Joel hesitantly nodded.
Dylan poked him in the chest. “I didn’t hear you.”
“Alright, I promise.” Joel abruptly walked away.
Hungry from all the day’s work, Dylan focused on the metal pot sitting on the grill over the fire and the thick yellow paste simmering in it. He did not notice his children and the Hales’ children playing around the other adults on the porch. Each plate soon held ladles of mush and boiled green tomatoes, sprinkled with nuts. Ready to eat, the children huddled together and the adults circled the fire, plates ready for food. At the corner of the patio, Linda Foster sat holding her child. Everyone ate quickly. No one spoke. The only noise was the sound of lips smacking from chewing the pasty meal and the clatter of spoons on the plates. Dylan licked his plate and spoon clean. Then he put them by his feet on the concrete patio and laughed to himself.
“What’s so funny?” asked Linda. Trying to feed her toddler a spoonful of the mush, she was the only person with food still on her plate.

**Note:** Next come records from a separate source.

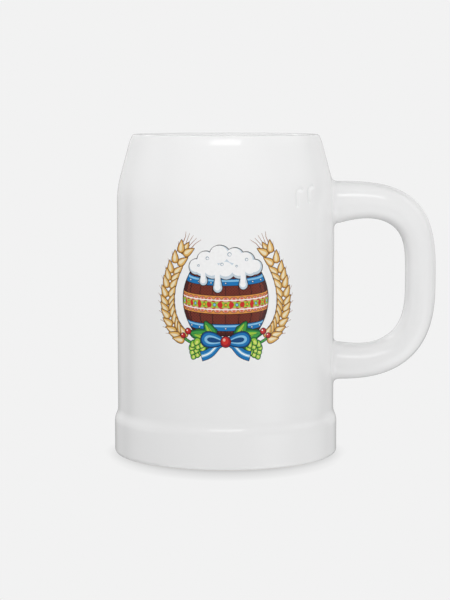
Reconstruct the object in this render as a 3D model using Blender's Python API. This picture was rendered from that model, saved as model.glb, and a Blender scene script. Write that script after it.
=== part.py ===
"""A straight-sided ceramic beer mug with a foot band, a drawn-in shoulder and a strap handle.

Metres, +Z up. The origin is on the mug's axis at the height of the table that it stands on.
The handle points to +X, so a drinker who holds it in the right hand sees the mug's front from -Y.
"""

import math

import bmesh
import bpy

# Body, outside
MUG_HEIGHT = 0.135
BODY_RADIUS = 0.0459
BASE_FLARE = 0.00172
BAND_HEIGHT = 0.0154
STEP_HEIGHT = 0.0039
RIM_INSET = 0.0067
SHOULDER_HEIGHT = 0.0206

# Body, inside
WALL = 0.0052
LIP_WIDTH = 0.0044
INNER_SHOULDER_HEIGHT = 0.0205
FLOOR_THICKNESS = 0.0068

# Underside
FOOT_WIDTH = 0.0062
FOOT_RECESS = 0.0008
RECESS_RAMP = 0.0012

# Roundings of the turned section
FOOT_ROUNDING = 0.0004
BASE_ROUNDING = 0.0018
BAND_ROUNDING = 0.0157
STEP_ROUNDING = 0.004
SHOULDER_ROUNDING = 0.064
LIP_OUTER_ROUNDING = 0.0012
LIP_INNER_ROUNDING = 0.0015
INNER_SHOULDER_ROUNDING = 0.060
FLOOR_ROUNDING = 0.007

# Handle: reach is measured from the wall, the drop from the rim, the rise from the table
HANDLE_REACH = 0.0436
HANDLE_DROP = 0.0198
HANDLE_RISE = 0.0311
HANDLE_WIDTH = 0.0195
UPPER_ARM = 0.0150
GRIP = 0.0127
LOWER_ARM = 0.0144
UPPER_FLARE = 0.0032
LOWER_FLARE = 0.0018
FLARE_LENGTH = 0.020
ROOT_DEPTH = 0.0030

# Squareness of the handle's curves: 2 is an ellipse, and more is squarer
OUTER_SQUARENESS_ABOVE = 3.1
OUTER_SQUARENESS_BELOW = 2.75
HOLE_SQUARENESS_ABOVE = 4.1
HOLE_SQUARENESS_BELOW = 3.25
SECTION_SQUARENESS = 2.3

# Fineness of the facets
BODY_SIDES = 64
HANDLE_SIDES = 20
HANDLE_RINGS = 36
PATH_SAMPLES = 400
CHORD_ERROR = 0.00005
SHARP_ANGLE = math.radians(40)

# Glaze
GLAZE_COLOUR = (0.88, 0.88, 0.88, 1.0)
GLAZE_ROUGHNESS = 0.12


def section_corners():
    """Corners of the turned section as (radius, height, rounding), out along the foot, up, and back inside."""
    base = BODY_RADIUS + BASE_FLARE
    bore = BODY_RADIUS - WALL
    rim = BODY_RADIUS - RIM_INSET
    ring = base - FOOT_WIDTH
    return [
        (0.0, FOOT_RECESS, 0.0),
        (ring - RECESS_RAMP, FOOT_RECESS, FOOT_ROUNDING),
        (ring, 0.0, FOOT_ROUNDING),
        (base, 0.0, BASE_ROUNDING),
        (base, BAND_HEIGHT, BAND_ROUNDING),
        (BODY_RADIUS, BAND_HEIGHT + STEP_HEIGHT, STEP_ROUNDING),
        (BODY_RADIUS, MUG_HEIGHT - SHOULDER_HEIGHT, SHOULDER_ROUNDING),
        (rim, MUG_HEIGHT, LIP_OUTER_ROUNDING),
        (rim - LIP_WIDTH, MUG_HEIGHT, LIP_INNER_ROUNDING),
        (bore, MUG_HEIGHT - INNER_SHOULDER_HEIGHT, INNER_SHOULDER_ROUNDING),
        (bore, FLOOR_THICKNESS, FLOOR_ROUNDING),
        (0.0, FLOOR_THICKNESS, 0.0),
    ]


def turn_at(before, corner, after):
    """How far the outline turns at a corner, in radians, positive to the left."""
    inward = math.atan2(corner[1] - before[1], corner[0] - before[0])
    outward = math.atan2(after[1] - corner[1], after[0] - corner[0])
    return math.remainder(outward - inward, math.tau)


def tangent_lengths(corners):
    """How much of each side a corner's arc takes, shortened where two arcs would meet on one side."""
    turns = [0.0] + [turn_at(*corners[i - 1 : i + 2]) for i in range(1, len(corners) - 1)] + [0.0]
    wanted = [corner[2] * math.tan(abs(turn) / 2) for corner, turn in zip(corners, turns)]
    lengths = list(wanted)
    for i, (low, high) in enumerate(zip(corners, corners[1:])):
        side = math.dist(low[:2], high[:2])
        fit = min(1.0, side / max(wanted[i] + wanted[i + 1], side))
        lengths[i] = min(lengths[i], wanted[i] * fit)
        lengths[i + 1] = min(lengths[i + 1], wanted[i + 1] * fit)
    return turns, lengths


def rounded(corners):
    """The outline's points, with an arc at each corner that has a rounding."""
    turns, lengths = tangent_lengths(corners)
    points = []
    for i, (radius, height, _) in enumerate(corners):
        if not lengths[i]:
            points.append((radius, height))
            continue
        before = corners[i - 1]
        side = math.dist(before[:2], (radius, height))
        along = ((radius - before[0]) / side, (height - before[1]) / side)
        start = (radius - along[0] * lengths[i], height - along[1] * lengths[i])
        turn = turns[i]
        arc = lengths[i] / math.tan(abs(turn) / 2)
        step = 2 * math.acos(1 - min(CHORD_ERROR / arc, 0.5))
        count = max(2, math.ceil(abs(turn) / step))
        left = math.copysign(arc, turn)
        centre = (start[0] - along[1] * left, start[1] + along[0] * left)
        for k in range(count + 1):
            angle = turn * k / count
            across = (start[0] - centre[0], start[1] - centre[1])
            points.append(
                (
                    centre[0] + across[0] * math.cos(angle) - across[1] * math.sin(angle),
                    centre[1] + across[0] * math.sin(angle) + across[1] * math.cos(angle),
                )
            )
    return points


def glaze():
    """White gloss glaze over ceramic."""
    material = bpy.data.materials.new("white_glaze")
    material.use_nodes = True
    shader = material.node_tree.nodes["Principled BSDF"]
    shader.inputs["Base Color"].default_value = GLAZE_COLOUR
    shader.inputs["Roughness"].default_value = GLAZE_ROUGHNESS
    shader.inputs["Metallic"].default_value = 0.0
    return material


def named_object(name, mesh, material):
    """An object made from a bmesh, shaded smooth but for its sharp edges."""
    bmesh.ops.recalc_face_normals(mesh, faces=mesh.faces)
    data = bpy.data.meshes.new(name)
    mesh.to_mesh(data)
    mesh.free()
    data.shade_smooth()
    data.set_sharp_from_angle(angle=SHARP_ANGLE)
    data.materials.append(material)
    made = bpy.data.objects.new(name, data)
    bpy.context.scene.collection.objects.link(made)
    return made


def body_mesh():
    """The vessel: its closed section spun round the axis."""
    mesh = bmesh.new()
    verts = [mesh.verts.new((radius, 0.0, height)) for radius, height in rounded(section_corners())]
    edges = [mesh.edges.new(ends) for ends in zip(verts, verts[1:])]
    bmesh.ops.spin(
        mesh,
        geom=verts + edges,
        cent=(0.0, 0.0, 0.0),
        axis=(0.0, 0.0, 1.0),
        angle=math.tau,
        steps=BODY_SIDES,
        use_merge=True,
    )
    bmesh.ops.remove_doubles(mesh, verts=mesh.verts, dist=0.000001)
    return mesh


def power(value, exponent):
    """A power that keeps the sign."""
    return math.copysign(abs(value) ** exponent, value)


def handle_edge(angle, reach, top, bottom, above, below, flare_above, flare_below):
    """A point (distance from the wall, height) of one edge of the handle, from its upper root at
    90 degrees, round the grip at 0, to its lower root at -90."""
    middle = (MUG_HEIGHT - HANDLE_DROP + HANDLE_RISE) / 2
    up = angle >= 0
    squareness = above if up else below
    span = top - middle if up else middle - bottom
    out = reach * max(math.cos(angle), 0.0) ** (2 / squareness)
    root = max(0.0, 1 - out / FLARE_LENGTH) ** 2
    flare = -flare_above * root if up else flare_below * root
    return out, middle + span * power(math.sin(angle), 2 / squareness) + flare


def handle_stations():
    """Pairs of points on the handle's outer edge and on its finger hole, evenly spaced along it."""
    top = MUG_HEIGHT - HANDLE_DROP
    pairs = []
    for i in range(PATH_SAMPLES + 1):
        angle = math.pi * (0.5 - i / PATH_SAMPLES)
        outer = handle_edge(
            angle, HANDLE_REACH, top, HANDLE_RISE, OUTER_SQUARENESS_ABOVE, OUTER_SQUARENESS_BELOW, 0, 0
        )
        hole = handle_edge(
            angle,
            HANDLE_REACH - GRIP,
            top - UPPER_ARM,
            HANDLE_RISE + LOWER_ARM,
            HOLE_SQUARENESS_ABOVE,
            HOLE_SQUARENESS_BELOW,
            UPPER_FLARE,
            LOWER_FLARE,
        )
        pairs.append((outer, hole))
    middles = [((a[0] + b[0]) / 2, (a[1] + b[1]) / 2) for a, b in pairs]
    run = [0.0]
    for low, high in zip(middles, middles[1:]):
        run.append(run[-1] + math.dist(low, high))
    stations = []
    at = 0
    for ring in range(HANDLE_RINGS + 1):
        target = run[-1] * ring / HANDLE_RINGS
        while at < PATH_SAMPLES - 1 and run[at + 1] < target:
            at += 1
        share = (target - run[at]) / (run[at + 1] - run[at])
        stations.append(
            [
                tuple(low + (high - low) * share for low, high in zip(pairs[at][k], pairs[at + 1][k]))
                for k in (0, 1)
            ]
        )
    first = [(-ROOT_DEPTH, height) for _, height in stations[0]]
    last = [(-ROOT_DEPTH, height) for _, height in stations[-1]]
    return [first] + stations + [last]


def handle_mesh():
    """The strap: a rounded section carried from the upper root round to the lower one."""
    mesh = bmesh.new()
    rings = []
    for outer, hole in handle_stations():
        middle = [(a + b) / 2 for a, b in zip(outer, hole)]
        half = [(a - b) / 2 for a, b in zip(outer, hole)]
        ring = []
        for k in range(HANDLE_SIDES):
            turn = math.tau * k / HANDLE_SIDES
            across = power(math.cos(turn), 2 / SECTION_SQUARENESS) * HANDLE_WIDTH / 2
            along = power(math.sin(turn), 2 / SECTION_SQUARENESS)
            ring.append(
                mesh.verts.new(
                    (BODY_RADIUS + middle[0] + half[0] * along, across, middle[1] + half[1] * along)
                )
            )
        rings.append(ring)
    for low, high in zip(rings, rings[1:]):
        for k in range(HANDLE_SIDES):
            after = (k + 1) % HANDLE_SIDES
            mesh.faces.new((low[k], low[after], high[after], high[k]))
    mesh.faces.new(rings[0])
    mesh.faces.new(rings[-1])
    return mesh


def mug():
    """The vessel with its handle fused on, as the one casting that it is."""
    white = glaze()
    vessel = named_object("mug", body_mesh(), white)
    strap = named_object("handle_strap", handle_mesh(), white)
    strap.hide_render = True
    strap.display_type = "WIRE"
    fused = vessel.modifiers.new("handle", "BOOLEAN")
    fused.operation = "UNION"
    fused.solver = "EXACT"
    fused.object = strap


for leftover in list(bpy.data.objects):
    bpy.data.objects.remove(leftover)
mug()
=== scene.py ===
"""Looks of a half-litre ceramic beer mug, laid out as a Blender add-on and run as a script.

The mug is one closed surface: the turned body, the handle with its softened joints, the moulded
fill mark, and the print, whose ink areas are faces of the glaze itself with materials of their own.
"""

import math

import bpy
import numpy as np
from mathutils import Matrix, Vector, kdtree
from mathutils.geometry import delaunay_2d_cdt


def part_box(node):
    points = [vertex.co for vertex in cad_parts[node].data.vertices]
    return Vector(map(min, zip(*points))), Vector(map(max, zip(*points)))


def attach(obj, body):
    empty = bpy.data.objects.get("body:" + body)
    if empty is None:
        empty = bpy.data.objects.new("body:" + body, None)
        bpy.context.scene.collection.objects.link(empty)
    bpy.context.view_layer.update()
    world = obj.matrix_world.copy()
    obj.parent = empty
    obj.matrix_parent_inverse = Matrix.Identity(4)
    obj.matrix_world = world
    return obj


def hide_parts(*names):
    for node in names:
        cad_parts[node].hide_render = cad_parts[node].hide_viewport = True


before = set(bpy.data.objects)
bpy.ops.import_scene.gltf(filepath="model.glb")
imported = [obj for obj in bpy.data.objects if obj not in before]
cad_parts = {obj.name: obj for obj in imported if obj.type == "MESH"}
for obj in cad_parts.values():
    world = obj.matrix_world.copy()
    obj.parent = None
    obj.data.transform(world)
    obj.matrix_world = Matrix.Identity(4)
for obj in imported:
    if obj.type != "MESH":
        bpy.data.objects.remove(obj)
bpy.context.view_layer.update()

LOW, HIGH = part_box("mug")

bl_info = {
    "name": "Beer Mug",
    "version": (1, 0, 0),
    "blender": (4, 5, 0),
    "location": "View3D > Sidebar > Mug",
    "description": "A glazed half-litre beer mug with a fired-on print, in a white studio",
    "category": "Add Mesh",
}

MM = 0.001

# Fineness of the surface
COLUMNS = 144
ROW_GAP = 3.0 * MM
ARC_ERROR = 0.004 * MM
HANDLE_SIDES = 56
HANDLE_RINGS = 100
PATH_SAMPLES = 1200
FILLET_STEPS = 5
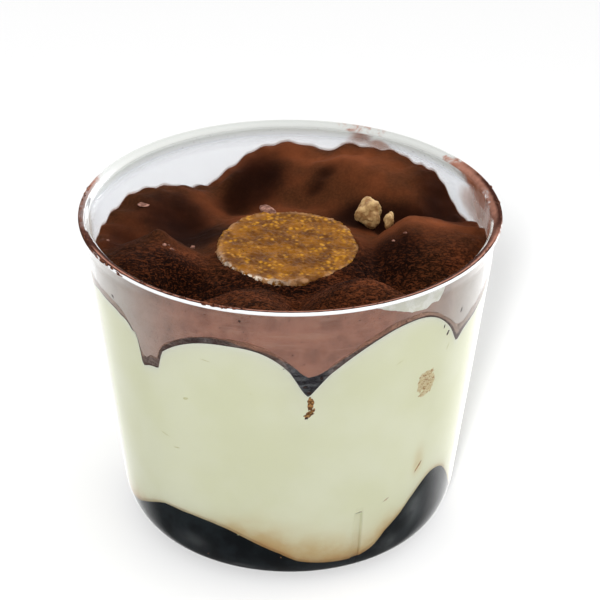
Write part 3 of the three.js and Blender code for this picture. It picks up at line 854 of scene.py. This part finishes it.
def cocoa_material():
    n = Nodes("cocoa_powder")
    patches = n.scale(n.noise(12, 3), 0.36, 0.64)
    colour = n.mix(patches, COCOA_DULL, COCOA_WARM)
    grain = n.scale(n.noise(0.55, 2, rough=0.6), 0.35, 0.7)
    colour = n.mix(n.times(grain, 0.2), colour, rgb(112, 64, 36))
    wrinkles = n.noise(0.62, 5, rough=0.62, distort=0.6, stretch=(0.40, 1.1, 1.1))
    line = n.math("ABSOLUTE", n.math("SUBTRACT", wrinkles, 0.5))
    crease = n.scale(line, 0.0, 0.05, 1.0, 0.0)
    # Darker towards the front: painted shade on the front slopes.
    colour = n.mix(n.times("creased", 0.25), colour, rgb(40, 18, 10))
    # Painted light on the lit crests and slopes.
    dry = n.times("lit", n.scale(n.noise(2.5, 4), 0.3, 0.65, 0.45, 0.8))
    colour = n.mix(dry, colour, rgb(124, 66, 37))
    # Darker places: partly moist powder, partly painted shade in hollows and on flanks turned from the
    # light.
    damp = n.scale(n.plus("moist", n.times(n.noise(5, 3), 0.4)), 0.2, 1.25)
    colour = n.mix(n.times(damp, 0.94), colour, rgb(22, 6, 3))
    # Painted light on the wrinkles' ridges, then painted shade in their creases.
    ridge = n.times(n.scale(line, 0.05, 0.13), n.times("creased", 0.36))
    colour = n.mix(ridge, colour, rgb(110, 58, 31))
    colour = n.mix(n.times(crease, n.times("creased", 0.9)), colour, rgb(16, 6, 4))
    # Painted reflection and painted shade: the wall's grey sheen over the powder's shaded side just above
    # the cream.
    streaky = n.scale(n.noise(1.6, 4, stretch=(0.4, 0.4, 1.6)), 0.35, 0.65)
    slate = n.mix(streaky, rgb(62, 60, 66), rgb(112, 114, 118))
    dull = n.mix(streaky, rgb(104, 84, 78), rgb(140, 122, 116))
    valley = n.mix(n.scale("band_tone", 0.3, 1.0), dull, slate)
    side = n.mix("band", n.mix(0.4, film_colour(n), rgb(206, 164, 144)), valley)
    side = n.mix(n.times("seam", 0.65), side, rgb(66, 50, 48))
    colour = n.mix("side", colour, side)
    relief = n.bump(n.times(crease, "creased"), 0.9, -0.3)
    relief = n.bump(n.noise(0.32, 3), 0.35, 0.12, Normal=relief)
    return n.finish(colour, 0.95, 0.05, Normal=relief)


# ---- toppings
def biscuit_edge(a):
    """Radius of the biscuit's outline, with a in radians round it."""
    waves = np.sin(2 * a + 0.6) + 0.8 * np.sin(5 * a + 2) + 0.6 * np.sin(9 * a)
    return BISCUIT_RADIUS * (1 + BISCUIT_UNEVEN * waves / 2)


def make_biscuit():
    a = np.arange(BISCUIT_SEGMENTS) * 2 * math.pi / BISCUIT_SEGMENTS
    edge = biscuit_edge(a)
    slope = math.tan(math.radians(BISCUIT_TILT))
    profile = [(i / BISCUIT_STEPS, 0.0) for i in range(1, BISCUIT_STEPS - 3)]
    profile += [(0.965, 0.03), (0.98, 0.12), (0.992, 0.32), (1.0, 0.7), (0.998, 1.2), (0.985, 1.7)]
    profile += [(0.93, BISCUIT_THICKNESS), (0.5, BISCUIT_THICKNESS)]
    rings = []
    for share, drop in profile:
        x, y = share * edge * np.sin(a), -share * edge * np.cos(a)
        rings.append(np.column_stack([x + BISCUIT_X, y + BISCUIT_Y, BISCUIT_TOP + y * slope - drop]))
    points = np.concatenate(rings)
    x, y, z = points.T
    points[:, 2] += 0.22 * fbm(x, y, z, 3.2, 4, 11.0) + 0.17 * fbm(x, y, z, 0.8, 3, 5.0)
    rough = 0.55 * fbm(x, y, z, 1.2, 3, 21.0)
    from_middle = points[:, :2] - (BISCUIT_X, BISCUIT_Y)
    out = np.hypot(*from_middle.T) + 1e-6
    push = rough * smoothstep(out, BISCUIT_RADIUS * 0.85, BISCUIT_RADIUS) / out
    points[:, :2] += push[:, None] * from_middle
    rings = list(points.reshape(len(profile), BISCUIT_SEGMENTS, 3))
    top, low = ((BISCUIT_X, BISCUIT_Y, BISCUIT_TOP + lift) for lift in (0.05, -BISCUIT_THICKNESS))
    ob = piece("biscuit_disc", *rings_mesh(rings, top, low))
    x, y, *_ = vertices(ob)
    x, y = x - BISCUIT_X, y - BISCUIT_Y
    turn, share = np.degrees(np.arctan2(x, -y)), np.hypot(x, y) / BISCUIT_RADIUS
    lit_side = np.exp(-(((turn + 38) / 26) ** 2))
    attributes(ob, rim=smoothstep(share, 0.86, 1.0), glint=smoothstep(share, 0.93, 0.99) * lit_side)
    finish_piece(ob, "biscuit", biscuit_material())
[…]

“I used to hate going to fancy restaurants.” Dylan laughed again. “I’m not the kind of guy that ever liked to put on a suit or use a special fork for salad, but look at me now. I think I wouldn’t mind doing that right about now.”
David finally smiled. “What kind of wine goes with mush, Joel?”
“I don’t know, Dave, we don’t drink alcohol.” Joel touch
ed his wife’s shoulder.
“Oh, that’s right, sorry,” David apologized.
Jim quickly licked his lips clean and cleared his throat. He held up a thick finger and said, “Red wine. I’ll take a bottle of red wine. How about you, Dylan? What kind for you?”
“Wine,” Dylan mumbled.
“Yes, what kind?”
Dylan’s mind drifted away. It floated above his house, across the field, and over the tall grass to the golf course. It stopped at the eighteenth hole. In his mind’s eye, he could see a winery at the edge of the golf course. He just remembered, from years ago, seeing a winery and its orchard next to the edge of the fairway.
“Grapes,” Dylan mumbled again, as he came back to reality. “I know where there’s a winery with an orchard of grapes.”
“Dylan,” said Jim. “We were only joking. You don’t want to make wine, do you?”
“No, of course not.” Dylan rubbed his beard. “If those grapes were never picked, though, they’ll be dry on the vine. Raisins. A vineyard full of raisins.”
“It’s not that far away. Right?” asked Kevin.
“Right.”
“You want us to walk there? With buckets like we did for the nuts?” asked David, with a weary voice.
“No. We’ll get a truck and load it up. Raisins will keep over the winter.”
“Tom’s truck?” asked Kevin.
“Yeah, but he won’t go.”
“Harold has an El Camino,” Jim offered. “We’ll take that, too. Really get a load while we’re at it.”
“I’ll go talk to Harold,” said Dylan.
The thought of having to talk with Harold and tolerating his cantankerous attitude put Dylan in a foul mood. He frowned and looked over at the group of children. They had finished eating and gathered in a circle to chatter and play as children do.
“Children,” called Dylan. “Bring your plates here. We need to clean them.”
His children set their dirty plates and utensils beside Dylan’s plate. He curiously looked at his children, just noticing that they were wearing vine necklaces with cross pendants made from sticks held together with the same kind of vine.
He lifted a cross pendant from his son’s chest and rotated it between his fingers. He squinted at the necklace and asked Mary, “Did you make these?”